Arson destroyed a shopping centre in Poland in May 2024, and a store in Lithuania was set alight by recruits offered 10,000 euros and a used car.
Incendiary devices hidden in parcels caught fire at DHL delivery hubs in Germany and the UK in July 2024, part of a Russian test run for attacks on cargo flights.
Airspace violations: drones or jets entering a country's airspace without permission.
In September 2025, around 20 Russian drones entered Polish airspace from Belarus, and NATO fighters shot down at least 3.
Days later, 3 Russian jets entered Estonian airspace and stayed for 12 minutes.
Influence operations: shaping public opinion and elections through false information and targeted funding.
In Moldova's October 2024 presidential election and EU membership referendum, Russia used vote-buying and false information to support pro-Russian candidates.
Electronic warfare: disrupting (jamming) or faking (spoofing) a signal, such as GPS location.
Russian jamming of satellite navigation used by aircraft affected 123,000 flights over the Baltic in the first 4 months of 2025.
Russian shadow fleet ships use spoofing to hide their true location.
Undersea damage: cutting or breaking the seabed cables and pipelines that carry data, electricity or energy sources.
Undersea cables carry about 99% of intercontinental data.
In December 2024, a tanker from Russia's shadow fleet (older ships with hidden owners used to evade oil sanctions) damaged a power cable between Finland and Estonia.

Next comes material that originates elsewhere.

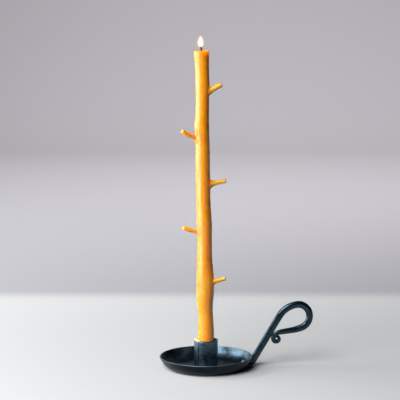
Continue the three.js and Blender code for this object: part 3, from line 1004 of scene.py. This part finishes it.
candle = {
    "voxel": 0.45,
    "smoothRounds": 4,
    "swell": 0.24,      # what the smoothing takes off
    # middle of the leaning stem, and how far out the bark goes over into a stub
    "leanBearing": 170,
    "lean": 4.5,
    "leanHeights": (25, 260),
    "stemRadius": 7.4,
    "stemReach": (9.2, 10.2),
    # bark: long shallow flutes, a finer grain, and a slow unevenness
    "fluteDepth": 0.10,
    "fluteSize": 2.6,
    "fluteStretch": 14,
    "grainDepth": 0.05,
    "grainSize": 0.9,
    "grainStretch": 8,
    # knots and pips: bearing, height, size, how far it stands out
    "pips": (
        (-84, 180.5, 1.3, 0.28),
        (-120, 300.0, 1.6, 0.15),
        (-60, 232.0, 1.5, -0.20),
        (-100, 247.0, 1.2, -0.15),
        (20, 205.0, 1.8, 0.25),
        (95, 262.0, 1.7, 0.22),
        (120, 141.0, 2.0, 0.28),
        (60, 88.0, 1.6, -0.25),
        (-70, 127.0, 1.4, -0.18),
        (150, 70.0, 1.8, 0.2),
    ),
    # creases under the stubs: bearing, height, half width in degrees, depth
    "creases": (
        (-150, 242.0, 34, 0.32),
        (-145, 237.5, 28, 0.25),
        (-168, 142.5, 30, 0.25),
        (-18, 187.0, 30, 0.35),
        (-26, 85.5, 38, 0.35),
        (-30, 81.5, 30, 0.25),
    ),
    "creaseTall": 0.55,
    "creaseSag": 1.2,
    # stubs set higher than packed: bearing, height, half height, rise at the root and at the tip
    "risen": (
        (170, 249.0, 10, 3.5, 0.8),
        (170, 148.0, 8, 1.7, 1.7),
        (-10, 297.0, 8, 0.8, 0.8),
    ),
    "risenSpread": (45, 80),
    "risenFade": 8,
    "risenReach": (7, 20),
    # stubs with a slimmer root than packed: bearing, height at the stem, rise in degrees
    "slimmed": (
        (194, 243.7, 35),
        (184, 145.5, 18),
    ),
    "slimBy": 0.36,
    "slimReach": (7.5, 8.5, 10.5, 17),
    "slimSpread": 60,
    "slimFade": (6, 9),
    "burntDown": 0.8,       # lower at the lip than packed
    "burntHeights": (326, 338),
    # ledge on the side towards the lowest stub, where the swelling starts
    "ledgeBearing": -12,
    "ledgeHeight": 114.0,
    "ledgeDepth": 0.45,
    "ledgeWide": 34,
    "ledgeLong": 10,
    "ledgeStep": 1.4,
    "ledgeFade": 2,
}


def turnBetween(one, other):
    return abs((one - other + 180) % 360 - 180)


def slimRoot(values, place, around, reach):
    # draws the root of a stub in towards the middle line of the stub
    start, full, fade, end = values["slimReach"]
    share = values["slimBy"] * blendIn(reach, start, full) * (1 - blendIn(reach, fade, end))
    for stubBearing, height, rise in values["slimmed"]:
        aside = (around - stubBearing + 180) % 360 - 180
        above = place.z - height - (reach - start) * math.tan(math.radians(rise))
        if abs(aside) < values["slimSpread"] and abs(above) < values["slimFade"][1]:
            pull = share * (1 - blendIn(abs(above), *values["slimFade"]))
            across = reach * math.sin(math.radians(aside))
            return bearing(stubBearing + 90, -across * pull, -above * pull)
    return Vector((0, 0, 0))


def barkNoise(place, size, stretch, aside=0):
    # noise drawn out along the stem
    return noise.noise(Vector((place.x + aside, place.y, place.z / stretch)) / size)


def castRelief(values, place, normal):
    lean = values["lean"] * blendIn(place.z, *values["leanHeights"])
    axis = bearing(values["leanBearing"], lean)
    around = math.degrees(math.atan2(place.y - axis.y, place.x - axis.x))
    reach = (place - axis).xy.length
    onStem = 1 - blendIn(reach, *values["stemReach"])
    flutes = barkNoise(place, values["fluteSize"], values["fluteStretch"])
    grains = barkNoise(place, values["grainSize"], values["grainStretch"], 40)
    out = values["swell"] + flutes * values["fluteDepth"] + grains * values["grainDepth"]
    for pipBearing, height, size, proud in values["pips"]:
        across = math.radians(turnBetween(around, pipBearing)) * values["stemRadius"]
        off = math.hypot(across, place.z - height) / size
        if off < 3:
            out += proud * math.exp(-off * off) * onStem
    for creaseBearing, height, wide, depth in values["creases"]:
        turn = turnBetween(around, creaseBearing) / wide
        if turn < 2:
            sag = place.z - height + turn * turn * values["creaseSag"]
            out -= depth * math.exp(-2 * turn ** 2 - (sag / values["creaseTall"]) ** 2) * onStem
    below = values["ledgeHeight"] - place.z
    if 0 < below < values["ledgeLong"]:
        turn = turnBetween(around, values["ledgeBearing"]) / values["ledgeWide"]
        step = blendIn(below, 0, values["ledgeStep"])
        step *= 1 - blendIn(below, values["ledgeFade"], values["ledgeLong"])
        out += values["ledgeDepth"] * step * math.exp(-turn * turn * 1.5) * onStem
    rise = 0
    for stubBearing, height, half, atRoot, atTip in values["risen"]:
        near = 1 - blendIn(turnBetween(around, stubBearing), *values["risenSpread"])
        near *= 1 - blendIn(abs(place.z - height), half, half + values["risenFade"])
        rise += near * (atRoot + (atTip - atRoot) * blendIn(reach, *values["risenReach"]))
    rise -= values["burntDown"] * blendIn(place.z, *values["burntHeights"])
    return normal * out + Vector((0, 0, rise)) + slimRoot(values, place, around, reach)


def makeCandle(values):
    piece = mergedCopyOf("candle_stem", "twigCandle")
    refine(piece, "REMESH", mode="VOXEL", voxel_size=values["voxel"] * mm)
    refine(piece, "SMOOTH", factor=0.5, iterations=values["smoothRounds"])
    moveVertices(piece, lambda place, normal: castRelief(values, place, normal))
    smoothBy(piece, 60)
    dress(piece, "candle")
    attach(piece, "candle")
    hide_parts("candle_stem")


makeCandle(candle)
print("stage: candle cast")


# Wax that set in the cup

setWax = {
    "voxel": 0.35,
    "smoothRounds": 8,
    "mouth": 31.2,
    "outside": 12.5,    # beyond it hangs the drip, shorter than packed
    "dripShare": 0.4,
}


def dripLift(values, place):
    hanging = blendIn(math.hypot(place.x, place.y), values["outside"], values["outside"] + 0.5)
    below = max(0, values["mouth"] - place.z)
    return Vector((0, 0, hanging * below * (1 - values["dripShare"])))


def makeSetWax(values):
    piece = mergedCopyOf("wax_bedding", "setWaxInCup")
    refine(piece, "REMESH", mode="VOXEL", voxel_size=values["voxel"] * mm)
    refine(piece, "SMOOTH", factor=0.5, iterations=values["smoothRounds"])
    moveVertices(piece, lambda place, normal: dripLift(values, place))
    smoothBy(piece, 60)
    dress(piece, "setWax")
    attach(piece, "holder")
    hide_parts("wax_bedding")


makeSetWax(setWax)

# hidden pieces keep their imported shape
for node in ("socket_base", "socket_rivet"):
    dress(frame["nodes"][node], "cup")


# Melted wax in the top of the candle

pool = {
    "lean": 4.85,
    "leanBearing": 170,
    "level": 337.7,
    "depth": 1.1,
    "radius": 6.75,
    "creep": 0.35,      # how far the wax climbs the lip
    "creepWidth": 0.8,
    "creepSteps": (0.7, 0.3),
}


def makePool(values):
    centre = bearing(values["leanBearing"], values["lean"], values["level"] - values["depth"] / 2)
    bpy.ops.object.select_all(action="DESELECT")
    bpy.ops.mesh.primitive_cylinder_add(
        vertices=64, radius=values["radius"] * mm, depth=values["depth"] * mm, location=centre * mm)
    piece = named("meltedPool")
    placeInMesh(piece)
    bpy.ops.object.mode_set(mode="EDIT")
    bpy.ops.mesh.select_mode(type="FACE")
    bpy.ops.mesh.select_all(action="DESELECT")
    mesh = bmesh.from_edit_mesh(piece.data)
    for face in mesh.faces:
        face.select = face.normal.z > 0.5
    bmesh.update_edit_mesh(piece.data)
    for share in values["creepSteps"]:
        bpy.ops.mesh.inset(thickness=values["creepWidth"] * mm / 2)
        bpy.ops.transform.translate(value=(0, 0, -share * values["creep"] * mm))
    bpy.ops.object.mode_set(mode="OBJECT")
    smoothBy(piece, 50)
    dress(piece, "pool")
    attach(piece, "candle")


makePool(pool)


# Wick

wick = {
    "voxel": 0.22,
    "smoothRounds": 3,
    "leanBearing": 170,
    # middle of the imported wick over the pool: height and lean
    "line": ((337.5, 4.85), (339.7, 4.25), (341.9, 4.3), (344.4, 6.1)),
    "aside": 0.45,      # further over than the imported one
    "strands": 3,
    "twist": 2.3,
    "proud": 0.16,
    "thicker": 0.22,
    "fray": 0.35,
    "fraySize": 2.4,        # bumps for each mm
    "frayLength": 2,
}


def leanOf(line, height):
    for (low, lean), (high, nextLean) in zip(line, line[1:]):
        if height < high:
            return lean + (nextLean - lean) * max(0, (height - low) / (high - low))
    return line[-1][1]


def braidShift(values, place, normal):
    start, end = values["line"][0][0], values["line"][-1][0]
    if place.z < start - 1:
        return Vector((0, 0, 0))
    axis = bearing(values["leanBearing"], leanOf(values["line"], place.z))
    around = math.atan2(place.y - axis.y, place.x - axis.x)
    strand = math.cos(values["strands"] * around + math.tau * place.z / values["twist"])
    frayed = noise.noise(place * values["fraySize"]) * values["fray"]
    frayed *= blendIn(place.z, end - values["frayLength"], end)
    aside = bearing(values["leanBearing"], values["aside"] * blendIn(place.z, start, start + 2))
    return normal * (strand * values["proud"] + frayed + values["thicker"]) + aside


def makeWick(values):
    piece = mergedCopyOf("wick", "braidedWick")
    refine(piece, "REMESH", mode="VOXEL", voxel_size=values["voxel"] * mm)
    refine(piece, "SMOOTH", factor=0.5, iterations=values["smoothRounds"])
    moveVertices(piece, lambda place, normal: braidShift(values, place, normal))
    smoothBy(piece, 70)
    dress(piece, "wick")
    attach(piece, "candle")
    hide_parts("wick")


makeWick(wick)
print("stage: pool and wick are in")


# Flame

flame = {
    "lean": 5.9,
    "leanBearing": 170,
    "foot": 341.2,
    "belly": 0.88,      # the smaller, the lower its widest part
    "fullness": 0.85,   # the smaller, the rounder its ends
    "taper": 0.25,
    # from the inside out: width and tip
    "shells": {
        "flameCore": (4.3, 353.0),
        "flameBody": (6.6, 354.8),
        "flameVeil": (8.4, 356.0),
        "flameHalo": (11.0, 357.4),
    },
}


def flameWidth(values, up):
    # a drop: widest a little below its middle, drawn in towards its tip
    if not 1e-6 < up < 1 - 1e-6:
        return 0
    drop = math.sin(math.pi * up ** values["belly"]) ** values["fullness"]
    return drop * (1 - values["taper"] * up)


def makeFlame(values, name):
    centre = bearing(values["leanBearing"], values["lean"])
    width, top = values["shells"][name]
    bpy.ops.object.select_all(action="DESELECT")
    bpy.ops.mesh.primitive_uv_sphere_add(segments=32, ring_count=24, radius=mm)
    piece = named(name)
    placeInMesh(piece)
    for vertex in piece.data.vertices:
        up = min(1, max(0, (vertex.co.z / mm + 1) / 2))
        around = vertex.co.xy.normalized() * flameWidth(values, up) * width / 2
        height = values["foot"] + up * (top - values["foot"])
        vertex.co = Vector((centre.x + around.x, centre.y + around.y, height)) * mm
    smoothBy(piece, 80)
    dress(piece, name)
    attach(piece, "candle")


for shell in flame["shells"]:
    makeFlame(flame, shell)
print("stage: flame lit")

Weaponised migration: directing migrants towards a border to pressure a neighbouring state.
In 2021 and 2022, Belarus directed thousands of refugees to the EU border; Poland, Lithuania and Latvia responded by building border fences.
Cyber-attacks: targeting computer systems and networks.
Russia-linked groups carried out 39% of state-backed attacks against EU public administration between mid-2024 and mid-2025.
India was 2nd with 32%; China followed with 24%.
In December 2025, a Russia-linked cyber-attack targeted Poland's power grid.
The attack was stopped before a widespread power outage, but hackers gained access to some key systems and destroyed some valuable equipment.
Assassinations: killing or attempting to kill specific people.
In February 2024, a Russian defector to Ukraine was killed in Spain.
The same year, German authorities uncovered a plot to kill the head of Rheinmetall, the 5th largest European weapons company.
On 15 June 2026, a Russian caricature artist who mocked and criticised Vladimir Putin and other figures was shot dead in Poland.
Influence operations and sabotage are the largest categories of hybrid operations, at 30 reported events each.